▶ **THE EXERCISE**: Search the listing below for the string "three" and show each line that contains it.

____

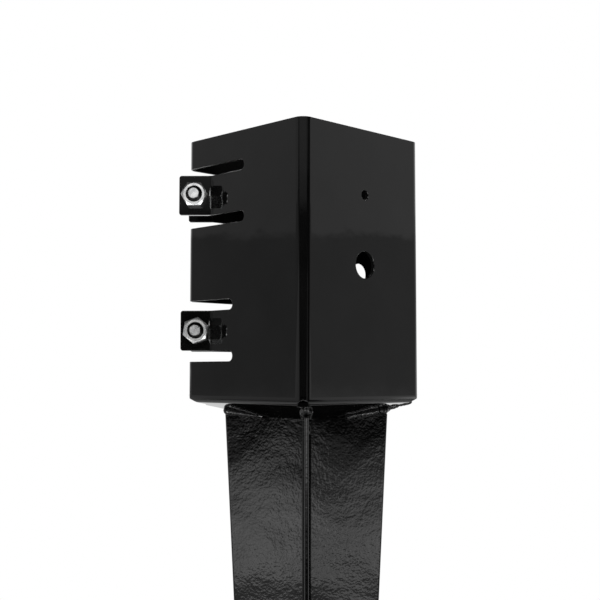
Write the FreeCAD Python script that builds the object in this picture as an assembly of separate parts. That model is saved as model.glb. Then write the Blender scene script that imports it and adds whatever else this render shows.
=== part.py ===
import FreeCAD, Part

import os
from math import cos, radians, sin, sqrt, tan

from FreeCAD import Vector

# Drive-in post anchor: a square socket folded from one steel sheet, closed by two clamp
# bolts at one corner, on a spike made of two folded angles that form a cross.
# All sizes are in millimetres. +Z is up. The origin is on the socket's axis, in the plane
# where the outer faces of the walls and of the bottom flaps meet.
# The clamp corner points to (-X, -Y); the bolts lie square to that diagonal.

# ---- sheet and socket ----
POST_SPACE = 91.0            # clear width inside the socket
SHEET = 2.5                  # steel sheet of socket and spike
SOCKET_HEIGHT = 150.0
CORNER_BEND = 3.5            # inside radius of the four upright folds
SEAM_FROM_CORNER = 10.0      # butt seam of the wrapped sheet, from the rear corner
SEAM_GAP = 0.8

# ---- bottom flaps ----
FLAP_SLOPE = 16.5            # degrees that a flap falls towards the axis
FLAP_BEND = 2.0              # inside radius of the fold from wall to flap
BOTTOM_OPENING = 32.0        # side of the square hole that the four flaps leave
FLAP_GAP = 0.6               # slit between neighbouring flaps
RELIEF_WIDTH = 6.8           # corner relief where two flaps and a corner fold meet
RELIEF_TOP = 1.8             # height of the relief's crown

# ---- clamp straps ----
# A slot's length is from the clamp corner. An ear's length is from the line where the outer
# faces of its wall and of the ear would meet to its free edge.
STRAP_HEIGHT = 22.6
SLOT_HEIGHT = 6.0
UPPER_STRAP_Z = 116.5
UPPER_SLOT_LENGTH = 50.0
UPPER_EAR_LENGTH = 18.0
LOWER_STRAP_Z = 39.7
LOWER_SLOT_LENGTH = 40.6
LOWER_EAR_LENGTH = 16.7
REAR_EAR_TRIM = 2.4          # the ears under the bolt heads are this much shorter
EAR_SPREAD = 31.0            # over the outer faces of a pair of ears
EAR_BEND = 2.8               # inside radius of the fold from strap to ear
EAR_CORNER = 1.5
EAR_HOLE_INSET = 9.0         # from an ear's free edge to its bolt hole

# ---- wall holes, in the two walls away from the clamp ----
ROD_HOLE_D = 15.0
ROD_HOLE_Z = 75.0
SCREW_HOLE_D = 5.5
SCREW_HOLE_Z = 113.5

# ---- M8 clamp bolts and nuts ----
BOLT_D = 8.0
BOLT_LENGTH = 40.0
BOLT_HOLE_CLEARANCE = 0.5    # on the radius, in the ears
NUT_BORE_CLEARANCE = 0.05    # on the radius
HEX_ACROSS_FLATS = 13.0
HEAD_HEIGHT = 5.3
WASHER_FACE_D = 11.6         # bearing face under the head
WASHER_FACE_HEIGHT = 0.4
NUT_HEIGHT = 6.5
HEX_CHAMFER = 0.7            # how far down the corners of a hexagon are turned off
TIP_CHAMFER = 1.0
LOWER_NUT_TURN = 20.0        # degrees, from flats level
UPPER_NUT_TURN = 0.0
HEAD_TURN = 30.0

# ---- spike ----
SPIKE_LENGTH = 600.0         # from the socket's bottom plane to the tip
FIN_REACH = 46.9             # from the spike's axis to a fin's edge, in the bottom plane
FIN_TAPER = 0.0512           # how much that falls per millimetre of depth
POINT_LENGTH = 70.0          # the last part, cut to a point
POINT_REACH = 1.6            # left of a fin at the very tip
SPIKE_FOLD = 1.8             # inside radius of the fold of each angle
SPIKE_OFFSET = 1.75          # the welded spike stands this far off the socket's axis
FOLD_GAP = 0.05              # between the backs of the two folds
OPENING_CLEARANCE = 0.3      # between the spike's head and the edges of the flaps

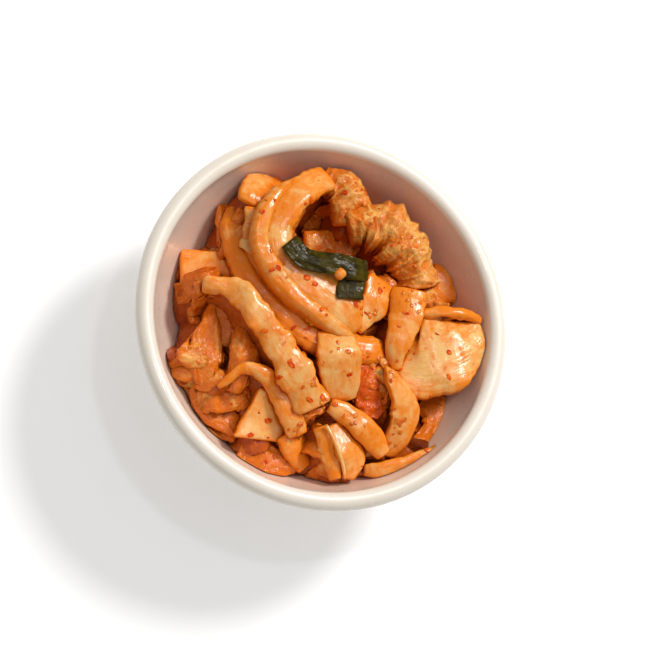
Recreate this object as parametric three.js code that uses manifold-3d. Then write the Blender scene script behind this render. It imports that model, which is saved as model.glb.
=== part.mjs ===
// A small round ceramic bowl of cabbage kimchi, with a folded green onion leaf on top.
// Millimetres, +Z up. The origin is the centre of the foot ring, on the table.
import * as THREE from "three";
import { mergeVertices } from "three/addons/utils/BufferGeometryUtils.js";
import Module from "manifold-3d";

// Driving sizes of the bowl
const RIM_RADIUS = 45;
const BOWL_HEIGHT = 40;
const RIM_THICKNESS = 4.4;
const FOOT_RADIUS = 24;
const FOOT_RECESS = 1.5;
const FOOT_WIDTH = 4;
const FLOOR_TOP = 5.5;
const FLOOR_RADIUS = 18;
const OUTER_BELLY = 1.2;
const INNER_BELLY = 1.35;
const BOWL_SIDES = 64;

// The heap keeps this far from the glaze, and the leaf lies in a recess this much larger
const WALL_GAP = 0.45;
const LEAF_GAP = 0.35;
const HEAP_CEILING = 50;

// The bare heap: a low mound that rises under each piece
const CORE_TOP = 25;
const CORE_DROP = 14;
const CORE_DROP_RADIUS = 26;
const CORE_SLOPE = 1.7;
const CORE_REACH = 40.5;
const CORE_RINGS = 13;
const CORE_SIDES = 44;
const CORE_RIPPLE = 0.8;

// How finely a piece is faceted
const SECTION_SIDES = 8;
const STEPS_PER_SPAN = 2;
const LEAF_SECTION_SIDES = 10;
const LEAF_STEPS_PER_SPAN = 3;

const rimTube = RIM_THICKNESS / 2;
const rimCentreHeight = BOWL_HEIGHT - rimTube;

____

▶ **TASK RESULT**:
Recreate this object as parametric three.js code that uses manifold-3d. Then write the Blender scene script behind this render. It imports that model, which is saved as model.glb.
import * as THREE from "three";
import { mergeVertices } from "three/addons/utils/BufferGeometryUtils.js";